**Task directions**: Without altering anything, output the material below.

**Data section**:

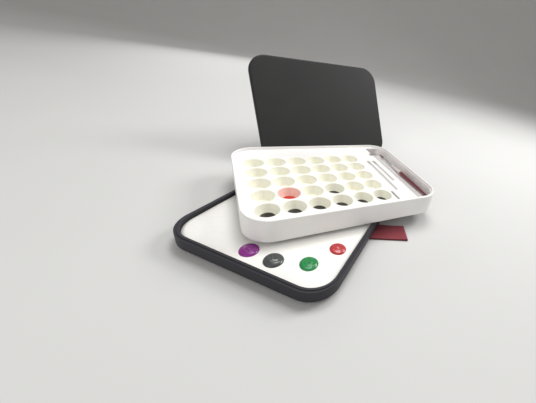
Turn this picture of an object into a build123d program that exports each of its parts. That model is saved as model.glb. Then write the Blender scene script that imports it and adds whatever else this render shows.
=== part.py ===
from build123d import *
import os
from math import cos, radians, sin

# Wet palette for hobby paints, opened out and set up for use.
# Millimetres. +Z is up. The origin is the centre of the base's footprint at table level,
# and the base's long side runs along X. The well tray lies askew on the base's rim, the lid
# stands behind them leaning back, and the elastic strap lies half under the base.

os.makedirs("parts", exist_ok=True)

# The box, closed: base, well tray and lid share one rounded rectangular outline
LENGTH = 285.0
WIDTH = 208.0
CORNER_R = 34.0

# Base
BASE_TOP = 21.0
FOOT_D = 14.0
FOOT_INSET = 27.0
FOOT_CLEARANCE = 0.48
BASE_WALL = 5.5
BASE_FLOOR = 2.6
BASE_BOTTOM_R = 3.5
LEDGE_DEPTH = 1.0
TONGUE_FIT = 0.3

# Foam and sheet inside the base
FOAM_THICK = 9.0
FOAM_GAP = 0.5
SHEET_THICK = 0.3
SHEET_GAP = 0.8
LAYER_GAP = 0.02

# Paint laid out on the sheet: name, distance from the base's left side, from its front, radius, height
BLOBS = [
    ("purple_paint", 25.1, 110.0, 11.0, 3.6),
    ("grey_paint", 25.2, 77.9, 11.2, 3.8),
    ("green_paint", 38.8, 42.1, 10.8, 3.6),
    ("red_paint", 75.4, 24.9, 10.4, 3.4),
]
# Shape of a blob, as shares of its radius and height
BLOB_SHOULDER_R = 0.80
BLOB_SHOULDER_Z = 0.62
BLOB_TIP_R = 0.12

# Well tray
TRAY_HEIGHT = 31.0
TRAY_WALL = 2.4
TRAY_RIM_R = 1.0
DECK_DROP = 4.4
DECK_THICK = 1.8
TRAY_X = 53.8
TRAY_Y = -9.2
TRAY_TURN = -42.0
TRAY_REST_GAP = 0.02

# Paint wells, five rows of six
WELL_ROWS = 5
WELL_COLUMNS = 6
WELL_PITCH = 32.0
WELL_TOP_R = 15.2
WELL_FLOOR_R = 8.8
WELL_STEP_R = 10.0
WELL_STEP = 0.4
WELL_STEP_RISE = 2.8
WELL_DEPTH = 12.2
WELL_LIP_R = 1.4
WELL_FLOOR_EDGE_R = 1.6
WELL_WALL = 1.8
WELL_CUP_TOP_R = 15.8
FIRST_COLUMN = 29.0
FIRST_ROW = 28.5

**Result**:
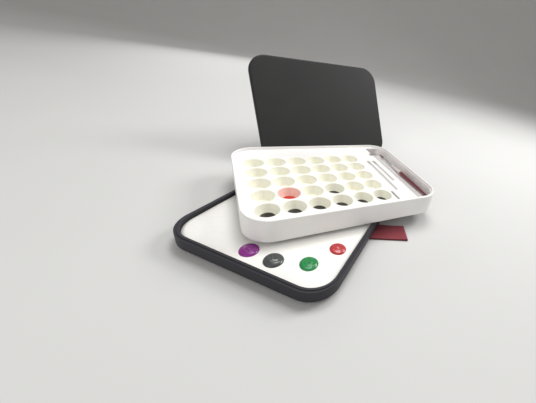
Turn this picture of an object into a build123d program that exports each of its parts. That model is saved as model.glb. Then write the Blender scene script that imports it and adds whatever else this render shows.
=== part.py ===
from build123d import *
import os
from math import cos, radians, sin

# Wet palette for hobby paints, opened out and set up for use.
# Millimetres. +Z is up. The origin is the centre of the base's footprint at table level,
# and the base's long side runs along X. The well tray lies askew on the base's rim, the lid
# stands behind them leaning back, and the elastic strap lies half under the base.

os.makedirs("parts", exist_ok=True)

# The box, closed: base, well tray and lid share one rounded rectangular outline
LENGTH = 285.0
WIDTH = 208.0
CORNER_R = 34.0

# Base
BASE_TOP = 21.0
FOOT_D = 14.0
FOOT_INSET = 27.0
FOOT_CLEARANCE = 0.48
BASE_WALL = 5.5
BASE_FLOOR = 2.6
BASE_BOTTOM_R = 3.5
LEDGE_DEPTH = 1.0
TONGUE_FIT = 0.3

# Foam and sheet inside the base
FOAM_THICK = 9.0
FOAM_GAP = 0.5
SHEET_THICK = 0.3
SHEET_GAP = 0.8
LAYER_GAP = 0.02

# Paint laid out on the sheet: name, distance from the base's left side, from its front, radius, height
BLOBS = [
    ("purple_paint", 25.1, 110.0, 11.0, 3.6),
    ("grey_paint", 25.2, 77.9, 11.2, 3.8),
    ("green_paint", 38.8, 42.1, 10.8, 3.6),
    ("red_paint", 75.4, 24.9, 10.4, 3.4),
]
# Shape of a blob, as shares of its radius and height
BLOB_SHOULDER_R = 0.80
BLOB_SHOULDER_Z = 0.62
BLOB_TIP_R = 0.12

# Well tray
TRAY_HEIGHT = 31.0
TRAY_WALL = 2.4
TRAY_RIM_R = 1.0
DECK_DROP = 4.4
DECK_THICK = 1.8
TRAY_X = 53.8
TRAY_Y = -9.2
TRAY_TURN = -42.0
TRAY_REST_GAP = 0.02

# Paint wells, five rows of six
WELL_ROWS = 5
WELL_COLUMNS = 6
WELL_PITCH = 32.0
WELL_TOP_R = 15.2
WELL_FLOOR_R = 8.8
WELL_STEP_R = 10.0
WELL_STEP = 0.4
WELL_STEP_RISE = 2.8
WELL_DEPTH = 12.2
WELL_LIP_R = 1.4
WELL_FLOOR_EDGE_R = 1.6
WELL_WALL = 1.8
WELL_CUP_TOP_R = 15.8
FIRST_COLUMN = 29.0
FIRST_ROW = 28.5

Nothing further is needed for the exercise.